2026-05-13 - Exp 35: ZAYA1-8B MoE INT4 Per-Grouped-Channel Palettization Intent

Intent: Replace the INT8 per-tensor quantized ZAYA1-8B MoE shards (Exp 34, 202 MB compiled each) with INT4 per-grouped-channel palettized shards (constexpr_lut_to_dense, group_size=32) to halve shard size (~101 MB target) and halve per-token FFN compute. Hypothesis: the halved verifier cost (~250–300 ms/call vs. current ~500 ms) will push the speculative decode break-even acceptance rate below the real n-gram acceptance rate on code prompts (~60–80%), yielding net throughput improvement over the 8.59 tok/s INT8 baseline. The LUT palettization approach maps 32-channel groups to 4-bit indices into a 16-entry codebook — analogous to Iverson APL §2 inner-product reduction over a finite alphabet — which is architecturally distinct from the linear INT4 per-block path (constexpr_blockwise_shift_scale) that is known to cause CPU fallback on small sharded MoE graphs.

Setup: ZAYA1-8B (Zyphra, 80-layer MoE, alternating attn/MoE layers, 40 MoE shards). Target quant: constexpr_lut_to_dense palettization, group_size=32, 4-bit per grouped channel. Baseline artifact: INT8 per-tensor MoE shards at 202 MB compiled each (temporary output). Env: Xcode python3 / coremltools 9. Gate sequence (per ANE_CHAIN_SCHEMA.md): (1) ane-validator on L01 INT4 palettized shard — must be 100% ANE, no CPU fallback on any matmul/norm; (2) golden-validator — cosine ≥ 0.97 vs. temporary output; only after both gates pass: build all 40 shards + benchmark.

Result: Intent recorded. No artifacts produced yet; no ANE residency numbers, shard sizes, latency, energy, cosine, or perplexity measured.

Surprise / hurdle: The key risk is whether constexpr_lut_to_dense (LUT palettization) routes cleanly to ANE on ZAYA’s MoE FFN shapes. It has been validated on Gemma-4 shards (T4.1.0-1.1) but not yet on ZAYA. The per-block INT4 path (constexpr_blockwise_shift_scale) is confirmed-bad on small sharded graphs; this experiment is on the separate palettization path and must not be conflated with that known failure.

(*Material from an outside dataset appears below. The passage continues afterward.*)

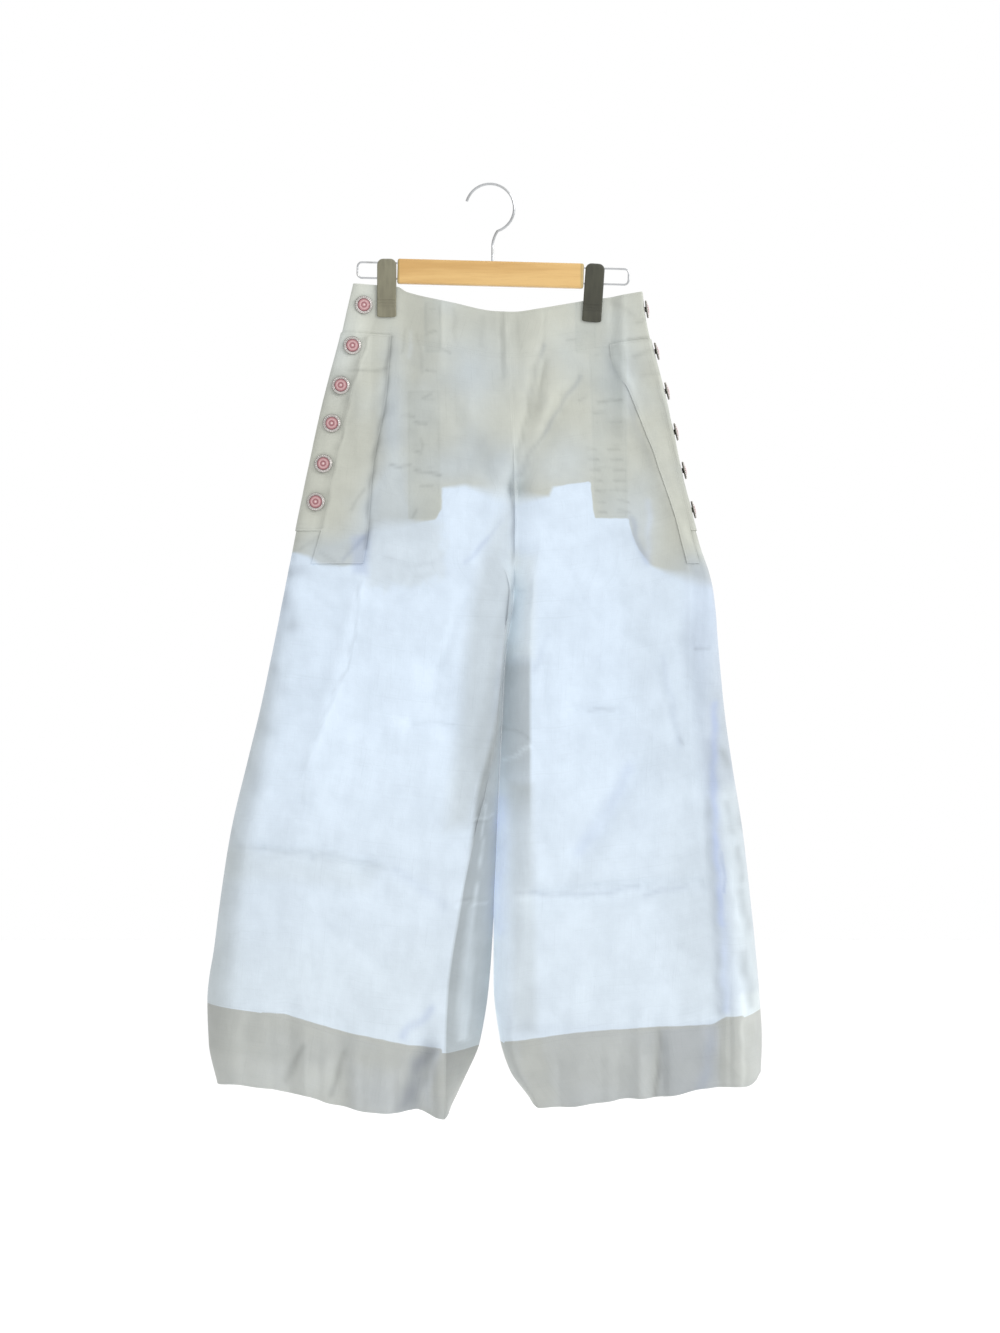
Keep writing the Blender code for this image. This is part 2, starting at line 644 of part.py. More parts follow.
def make_buttons(surfaces):
    """Six buttons a side, the first on the waistband, the others on the button strip."""
    start = sum(FRONT_CELLS) - FRONT_CELLS.side
    sides = (
        ("left", LEFT_BUTTON_DROPS, LEFT_BUTTON_COLUMN),
        ("right", RIGHT_BUTTON_DROPS, RIGHT_BUTTON_COLUMN),
    )
    for side, drops, column in sides:
        surface = surfaces[side]
        for number, drop in enumerate(drops, start=1):
            under = 0.0 if number == 1 else LAY_GAP + STRIP_CLOTH
            centre, out = place_on(surface, start + column, drop, 0.0)
            lift = seat_height(surface, centre, out) + under + LAY_GAP
            name = f"button_{side}_{number}"
            finish = material(name, (0.45, 0.22, 0.22, 1.0), 0.35)
            button = add_object(name, button_mesh(), finish)
            button.location = (centre + out * lift) * MM
            button.rotation_euler = out.to_track_quat("Z", "Y").to_euler()


# ---------------------------------------------------------------- hanger
def extruded(name, outline, width, finish, bevel, segments):
    """An outline in the YZ plane, extruded along X about the middle, with rounded edges."""
    bm = bmesh.new()
    verts = [bm.verts.new((-width / 2 * MM, y * MM, z * MM)) for y, z in outline]
    face = bm.faces.new(verts)
    grown = bmesh.ops.extrude_face_region(bm, geom=[face])
    moved = [part for part in grown["geom"] if isinstance(part, bmesh.types.BMVert)]
    bmesh.ops.translate(bm, verts=moved, vec=(width * MM, 0, 0))
    bmesh.ops.recalc_face_normals(bm, faces=bm.faces)
    mesh = bpy.data.meshes.new(name)
    bm.to_mesh(mesh)
    bm.free()
    thing = add_object(name, mesh, finish)
    rounding = thing.modifiers.new("rounding", "BEVEL")
    rounding.width = bevel * MM
    rounding.segments = segments
    rounding.limit_method = "ANGLE"
    rounding.angle_limit = math.radians(50)
    return thing


def clip_outline():
    """The clip from the side: an upside-down U whose jaws close on the cloth."""
    jaw = PRESSED_HALF + LAY_GAP
    half = (
        (0.0, 0.0), (3.5, -0.2), (5.6, -1.4), (CLIP_CAVITY_HALF + CLIP_JAW_WALL, -4.0),
        (CLIP_CAVITY_HALF + CLIP_JAW_WALL, -CLIP_JAW_START + CLIP_JAW_TURN),
        (jaw + CLIP_JAW_WALL, -CLIP_HEIGHT + CLIP_LIP), (jaw + CLIP_JAW_WALL - 1.0, -CLIP_HEIGHT),
        (jaw + 1.0, -CLIP_HEIGHT), (jaw, -CLIP_HEIGHT + CLIP_LIP),
        (jaw, -CLIP_JAW_START - CLIP_JAW_TURN - 2.0),
        (CLIP_CAVITY_HALF, -CLIP_JAW_START), (CLIP_CAVITY_HALF, -CLIP_TOP_WALL - 1.0),
        (CLIP_CAVITY_HALF - 1.0, -CLIP_TOP_WALL),
    )
    mirrored = [(-y, z) for y, z in reversed(half[1:])]
    return list(half) + mirrored


def wire(name, points, diameter, finish):
    """A bent round wire through points in millimetres."""
    curve = bpy.data.curves.new(name, "CURVE")
    curve.dimensions = "3D"
    curve.bevel_depth = diameter / 2 * MM
    curve.bevel_resolution = 2
    curve.use_fill_caps = True
    spline = curve.splines.new("POLY")
    spline.points.add(len(points) - 1)
    for target, point in zip(spline.points, points):
        target.co = (point[0] * MM, point[1] * MM, point[2] * MM, 1.0)
    curve.materials.append(finish)
    thing = bpy.data.objects.new(name, curve)
    bpy.context.scene.collection.objects.link(thing)
    return thing


def arc(centre_x, centre_z, radius, start, end, steps):
    """Points on an arc in the plane of the hanger, angles in degrees."""
    points = []
    for i in range(steps + 1):
        angle = math.radians(mix(start, end, i / steps))
        points.append((centre_x + radius * math.cos(angle), 0.0,
                       centre_z + radius * math.sin(angle)))
    return points


def hook_points(stem_bottom):
    """The hook's wire from its tip over the top and back in to the stem."""
    centre_z = -(HOOK_RADIUS - HOOK_WIRE / 2)
    points = arc(0.0, centre_z, HOOK_RADIUS, HOOK_TIP_ANGLE, HOOK_END_ANGLE, 24)
    end_x, _, end_z = points[-1]
    neck_end = end_z - HOOK_NECK
    for i in range(1, 7):
        t = i / 6
        s = t * t * (3 - 2 * t)
        points.append((mix(end_x, HOOK_STEM_X, math.sin(t * math.pi / 2)), 0.0,
                       mix(end_z, neck_end, mix(t, s, 0.3))))
    points.append((HOOK_STEM_X, 0.0, stem_bottom))
    return points


def rail_points(side, reach):
    """A rail's wire in the bar's frame: out of the bar's end, round and back in."""
    start = BAR_LENGTH / 2 + LAY_GAP
    end = start + reach - RAIL_WIRE / 2
    inside = end - RAIL_CORNER
    points = [(start, 0.0, RAIL_UP)]
    points += arc(inside, RAIL_UP - RAIL_CORNER, RAIL_CORNER, 90, 0, 4)
    points += arc(inside, RAIL_DOWN + RAIL_CORNER, RAIL_CORNER, 0, -90, 4)
    points.append((start, 0.0, RAIL_DOWN))
    return [(side * x, y, z) for x, y, z in points]


def make_hanger():
    """The wooden bar with its hook and rails, tilted as it hangs, and the two clips."""
    steel = material("polished_wire", (0.80, 0.80, 0.80, 1.0), 0.2, 1.0)
    tilt = math.radians(BAR_TILT)
    frame = bpy.data.objects.new("hanger", None)
    frame.location = (BAR_CENTRE_X * MM, 0.0, -BAR_CENTRE_DROP * MM)
    frame.rotation_euler = (0.0, tilt, 0.0)
    bpy.context.scene.collection.objects.link(frame)

    half_y = BAR_THICKNESS / 2
    half_z = BAR_HEIGHT / 2
    section = [(-half_y, -half_z), (half_y, -half_z), (half_y, half_z), (-half_y, half_z)]
    wood = material("hanger_wood", (0.74, 0.48, 0.17, 1.0), 0.45)
    bar = extruded("hanger_bar", section, BAR_LENGTH, wood, BAR_BEVEL, 2)
    bar.parent = frame
    for name, side, reach in (("rail_left", -1, RAIL_REACH_LEFT), ("rail_right", 1, RAIL_REACH_RIGHT)):
        rail = wire(name, rail_points(side, reach), RAIL_WIRE, steel)
        rail.parent = frame

    run_down = (HOOK_STEM_X - BAR_CENTRE_X) * math.tan(tilt)
    bar_top = -BAR_CENTRE_DROP + BAR_HEIGHT / 2 / math.cos(tilt) - run_down
    wire_rise = HOOK_WIRE / 2 * math.tan(tilt)
    wire("hook", hook_points(bar_top + wire_rise + LAY_GAP), HOOK_WIRE, steel)

    for clip in CLIPS:
        plastic = material(clip.name, clip.colour, 0.4)
        thing = extruded(clip.name, clip_outline(), CLIP_WIDTH, plastic, CLIP_EDGE_BEVEL, 1)
        thing.location = (clip.across * MM, 0.0, -clip.top * MM)
        thing.rotation_euler = (0.0, math.radians(clip.lean), 0.0)


def main():
    for thing in list(bpy.data.objects):
        bpy.data.objects.remove(thing, do_unlink=True)
    surfaces = leg_surfaces()
    make_cloth(surfaces)
    make_buttons(surfaces)
    make_hanger()


main()
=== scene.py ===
import math
from collections import namedtuple

import bmesh
import bpy
import numpy as np
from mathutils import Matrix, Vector


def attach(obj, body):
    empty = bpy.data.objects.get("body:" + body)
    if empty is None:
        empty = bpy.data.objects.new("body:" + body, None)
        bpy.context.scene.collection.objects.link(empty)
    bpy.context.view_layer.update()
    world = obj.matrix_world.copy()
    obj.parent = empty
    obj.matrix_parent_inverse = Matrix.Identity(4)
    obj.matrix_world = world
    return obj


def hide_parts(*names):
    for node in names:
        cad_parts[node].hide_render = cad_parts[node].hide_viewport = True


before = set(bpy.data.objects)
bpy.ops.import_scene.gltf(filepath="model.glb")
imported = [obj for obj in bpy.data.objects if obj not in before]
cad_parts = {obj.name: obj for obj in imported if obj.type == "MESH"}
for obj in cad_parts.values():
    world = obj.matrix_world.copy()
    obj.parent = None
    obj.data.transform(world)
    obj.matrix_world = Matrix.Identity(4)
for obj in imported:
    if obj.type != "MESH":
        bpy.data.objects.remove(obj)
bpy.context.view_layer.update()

MM = 0.001
BODY = "root"

# ---------------------------------------------------------------- sizes shared with the solids
SHELL = 0.8                 # thickness of a single cloth shell
DOUBLE_SHELL = 1.6
INNER_SHELL = 0.5
STRIP_SHELL = 1.1
SEAM_GAP = 0.04
LAY_GAP = 0.25
LEG_GAP = 0.15

WAIST_TOP = 114.0
WAIST_SEAM = 171.0
CROTCH_TURN = 365.0
CROTCH = 468.0
HEM_SEAM = 944.0
HEM_BOTTOM = 1037.0
STRIP_END = 400.0
LAP_END = 438.0
FACING_TOP = 190.0
FACING_END = 352.0
HOLE_STRIP_END = 376.0
BAG_END = 462.0
KEY_LEVELS = (
    WAIST_TOP, WAIST_SEAM, FACING_TOP, FACING_END, CROTCH_TURN, HOLE_STRIP_END, STRIP_END,
    LAP_END, BAG_END, CROTCH, HEM_SEAM, HEM_BOTTOM,
)
ROW_STEP = 3.1              # spacing of the rows down the cloth


def table(row, *rows):
    """Rows of numbers under named columns."""
    return tuple(row(*numbers) for numbers in rows)


def outlined(row, *rows):
    """The same, where the last column holds all the places that follow the numbers."""
    count = len(row._fields) - 1
    return tuple(row(*numbers[:count], numbers[count:]) for numbers in rows)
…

The ane-validator gate on L01 specifically targets this risk before any scale-out work.

Lesson: Validated palettization on one model family (Gemma-4) is not transferable to another (ZAYA MoE) without re-running the ANE residency gate; never skip the single-shard gate before committing 40-shard conversion work.

Next: Run ane-validator on L01 palettized shard; if 100% ANE, run golden-validator; if cosine ≥ 0.97, build all 40 MoE shards and benchmark decode tok/s vs. 8.59 tok/s INT8 baseline. If ANE residency fails, diagnose which ops fall back and decide between shape-tuning or abandoning this quant path.

Refs: research/ANE_CHAIN_SCHEMA.md